Take a Landon Cassill, for instance, who left BK Racing prior to this season because the team never fulfilled its financial obligations. To say Cassill has had a stellar career in Cup would be silly; admittedly, with a best finish of 12th in 84 career starts accepting opportunities on the back end of the garage has dropped his stock. But Cassill, just 23 has proven he can get it done when the pieces are in place. Driving for Hendrick/JR Motorsports, in the Nationwide Series back in 2008 he scored five top-10 finishes and was the Rookie of the Year. With the right commitment, the potential appears to be there for development.

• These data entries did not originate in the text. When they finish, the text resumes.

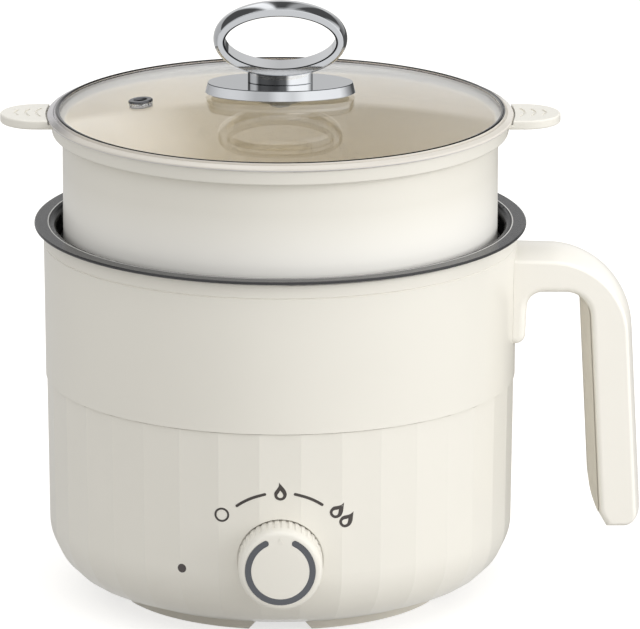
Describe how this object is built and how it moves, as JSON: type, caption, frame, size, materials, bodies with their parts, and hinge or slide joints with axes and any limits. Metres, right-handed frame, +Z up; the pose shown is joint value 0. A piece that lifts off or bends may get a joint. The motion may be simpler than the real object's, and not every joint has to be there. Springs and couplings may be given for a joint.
{
  "type": "electric hot pot",
  "caption": "Round countertop electric hot pot with a stacked steamer basket, glass lid with a ring handle, side handle and front control knob.",
  "frame": {"origin": "on the pot's vertical axis, at the underside of its foot ring", "axes": "+Z up along the pot's axis, -Y towards the front with the control knob, +X towards the side handle"},
  "size_m": [0.2608, 0.2092, 0.2446],
  "materials": {
    "cream_gloss": "gloss",
    "dark_coating": "satin",
    "seal_rubber": "matte",
    "cream_matte": "satin",
    "pad_rubber": "matte",
    "zinc_steel": "satin",
    "cast_aluminium": "cast",
    "element_sheath": "satin",
    "sheet_aluminium": "satin",
    "ceramic_body": "matte",
    "white_plastic": "satin",
    "black_plastic": "satin",
    "dark_chrome": "polished",
    "smoked_lens": "gloss",
    "lamp_glass": "clear",
    "brass_contact": "satin",
    "wire_sleeve": "satin",
    "tempered_glass": "clear",
    "polished_steel": "polished",
    "mirror_chrome": "polished",
    "clear_silicone": "satin"
  },
  "bodies": {
    "base": {"upper_housing": "cream_gloss", "lower_housing": "cream_gloss", "inner_pot": "dark_coating", "flange_seal": "seal_rubber", "base_cover": "cream_matte", "rubber_pads": "pad_rubber", "base_screws": "zinc_steel", "heating_plate": "cast_aluminium", "heating_element": "element_sheath", "heat_shield": "sheet_aluminium", "tie_studs": "zinc_steel", "stud_nuts": "zinc_steel", "thermostat": "ceramic_body", "thermostat_strap": "zinc_steel", "strap_screws": "zinc_steel", "thermal_fuse": "white_plastic", "fuse_clip": "zinc_steel", "rotary_switch": "black_plastic", "switch_nut": "zinc_steel", "indicator_lens": "smoked_lens", "indicator_lamp": "lamp_glass", "lamp_holder": "black_plastic", "inlet_housing": "black_plastic", "inlet_pins": "brass_contact", "terminal_block": "white_plastic", "wiring": "wire_sleeve", "handle_shell": "cream_gloss", "handle_cover": "cream_matte", "cover_screws": "zinc_steel", "handle_bracket": "zinc_steel", "handle_screws": "zinc_steel"},
    "knob": {"control_knob": "cream_gloss", "knob_trim_ring": "dark_chrome", "switch_shaft": "white_plastic", "knob_clip": "zinc_steel"},
    "steamer": {"steamer_basket": "cream_gloss"},
    "lid": {"lid_glass": "tempered_glass", "lid_rim_band": "polished_steel", "vent_eyelet": "mirror_chrome", "disc_gasket": "clear_silicone", "lid_base_disc": "mirror_chrome", "lid_post": "mirror_chrome", "ring_handle": "mirror_chrome", "lid_washer": "clear_silicone", "lid_screw": "zinc_steel"}
  },
  "joints": [
    {"name": "knob_turn", "type": "hinge", "parent": "base", "child": "knob", "pos_m": [0, -0.1, 0.0375], "axis": [0, 1, 0], "range_deg": [-52, 52]},
    {"name": "steamer_lift", "type": "slide", "parent": "base", "child": "steamer", "axis": [0, 0, 1], "range_m": [0, 0.08]},
    {"name": "lid_lift", "type": "slide", "parent": "steamer", "child": "lid", "axis": [0, 0, 1], "range_m": [0, 0.08]}
  ]
}
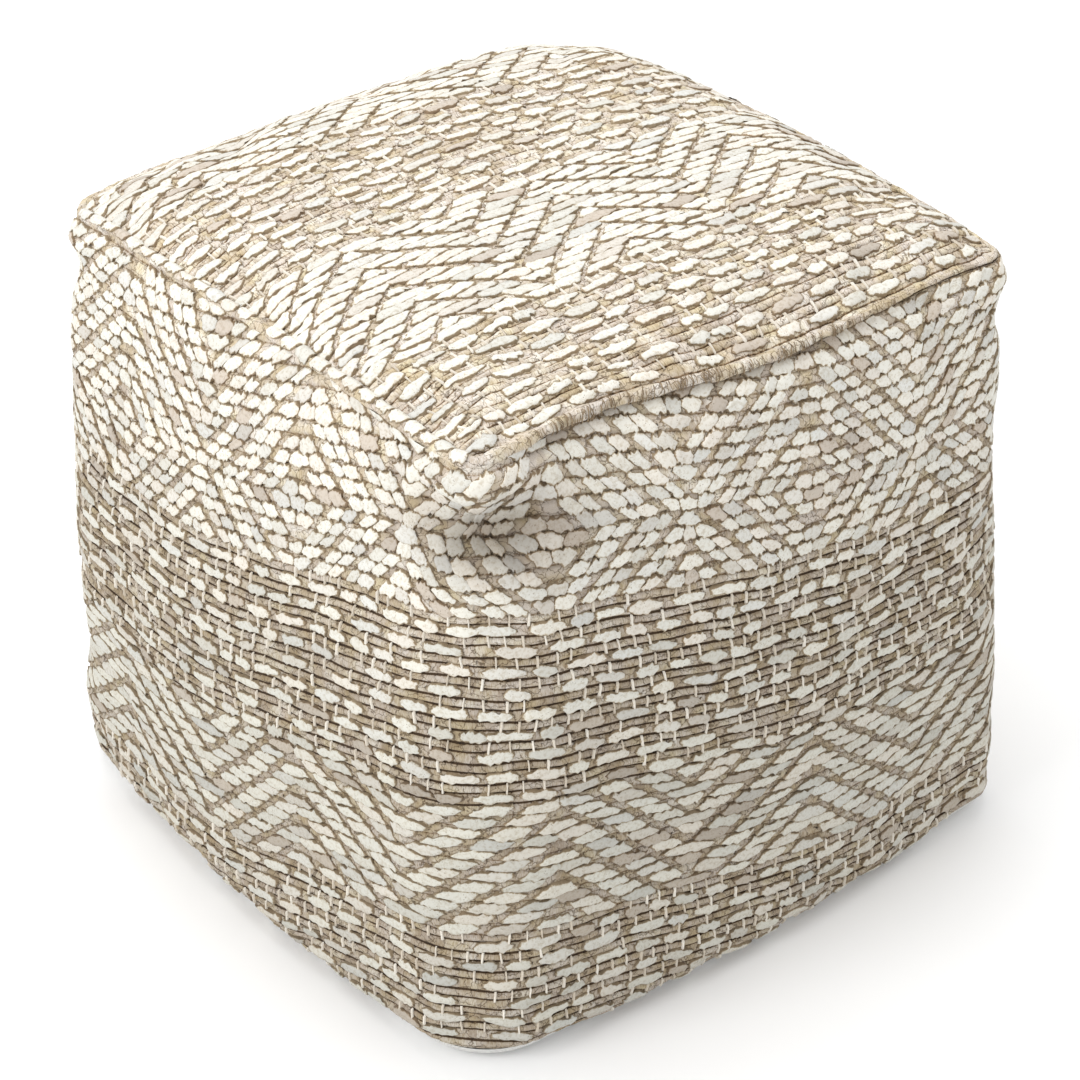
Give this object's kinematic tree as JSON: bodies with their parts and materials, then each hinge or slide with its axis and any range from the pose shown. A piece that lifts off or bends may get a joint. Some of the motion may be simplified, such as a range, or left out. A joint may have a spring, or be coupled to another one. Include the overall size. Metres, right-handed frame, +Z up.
{
  "type": "woven pouf",
  "caption": "Cube-shaped stuffed floor pouf with a handwoven strip cover, a plain canvas base and a zip across the foot of the back wall.",
  "frame": {"origin": "on the floor, under the middle of the pouf", "axes": "+Z up, -Y out of the front wall, +Y out of the back wall that holds the zip, +X to the right seen from the front"},
  "size_m": [0.5039, 0.5012, 0.458],
  "materials": {
    "leather_weave": "matte",
    "hemp_ground": "matte",
    "base_canvas": "matte",
    "liner_cotton": "matte",
    "beads": "matte",
    "zip_tape": "matte",
    "zip_coil": "satin",
    "zip_metal": "satin",
    "zip_thread": "matte",
    "label": "matte"
  },
  "bodies": {
    "pouf": {"top_panel": "leather_weave", "side_band": "leather_weave", "base_panel": "base_canvas", "top_seam_thread": "hemp_ground", "base_seam_thread": "hemp_ground", "band_closing_thread": "hemp_ground", "inner_liner": "liner_cotton", "liner_closing_thread": "zip_thread", "bead_fill": "beads", "zip_tape_upper": "zip_tape", "zip_tape_lower": "zip_tape", "zip_coil_upper": "zip_coil", "zip_coil_lower": "zip_coil", "zip_top_stop_upper": "zip_metal", "zip_top_stop_lower": "zip_metal", "zip_bottom_stop": "zip_metal", "zip_topstitch_upper": "zip_thread", "zip_topstitch_lower": "zip_thread", "zip_end_tack_left": "zip_thread", "zip_end_tack_right": "zip_thread", "care_label": "label"},
    "slider": {"zip_slider": "zip_metal"},
    "pull": {"zip_pull_tab": "zip_metal"}
  },
  "joints": [
    {"name": "zip_slide", "type": "slide", "parent": "pouf", "child": "slider", "axis": [-1, 0, 0], "range_m": [0, 0.26]},
    {"name": "pull_swing", "type": "hinge", "parent": "slider", "child": "pull", "pos_m": [0.133, 0.2428, 0.04], "axis": [0, 0, -1], "range_deg": [0, 160]}
  ]
}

Let’s compare that to Wallace, whose family-owned team, led by father and former Cup champ Rusty will return the driver to a limited schedule this season. Given top-tier equipment and sponsorship, Wallace has gone winless in 192 career Nationwide Series races, collecting a total of just six top-5 results. Can you imagine how long that would have kept him in a JR Motorsports ride, by comparison before getting kicked out? It certainly didn’t work for Cassill, whose five top-10s in a _limited schedule_ basically got him the boot. Yet Wallace survives to live another day, as does John Wes Townley whose track record in Nationwide and Trucks is beyond abysmal. In 71 career starts, combined in those series he’s yet to score a top-5 result and his best effort is an eighth place.

I mention these situations because as NASCAR tries to evolve, into the next generation smarter fans recognize the difference between family-bought rides and young drivers with potential to develop. In the past half-dozen years, they’ve seen people named Cassill and O’Quinn and Gale get mostly pushed aside in favor of the drivers that bring bigger wads of cash. Those fans know that in any other major sport, from baseball to hockey pure lack of physical ability would have kept those competitors from coming even close to being on their TV screen. So when they tune in to watch an event, expecting the best of the best in their field and they see a bunch of kids whose money, not talent has provided them an opportunity? There’s a disconnect that keeps them from getting attached to more and more drivers who make up these development series.

These money issues are out there, a side issue to sponsorship concerns. No one told me as a kid that if you work really hard, to pursue your dream you’ll get a one-week opportunity before some rich family takes your spot in the starting lineup and you’ll be back to sweeping floors. Those people won’t be going away, anytime soon, but there needs to be a balance brought back to this sport before too many starting spots are swallowed up.

*Did You Notice?* … Quick hits before we take off:

– Tommy Baldwin Racing, in the last two days has announced multiple races’ worth of sponsorship for J.J. Yeley in the No. 36. It’s a much better position than we expected from them after losing the Stewart-Haas affiliation at the end of 2012 (as part of the “keep Danica locked in” campaign.”) It’ll be interesting to see now if the two-car team can compete against the “big boys” with the mechanical expertise of Baldwin combined with the major change of a new car – a rare opportunity these days to level the playing field.

– Remember when JTG Daugherty Racing was looking to start a second car, pairing Bobby Labonte up with a teammate? They better shore up some funding for their first one. I’m hearing from sources that JTG can only buy parts by paying straight cash because their credit line has become so poor, no vendors will accept other forms of payment. Not a promising sign for a program that moved into their own shop last season, trying to make a go of it themselves after Michael Waltrip Racing – their chassis and engine supplier – added a third full-time team with Clint Bowyer.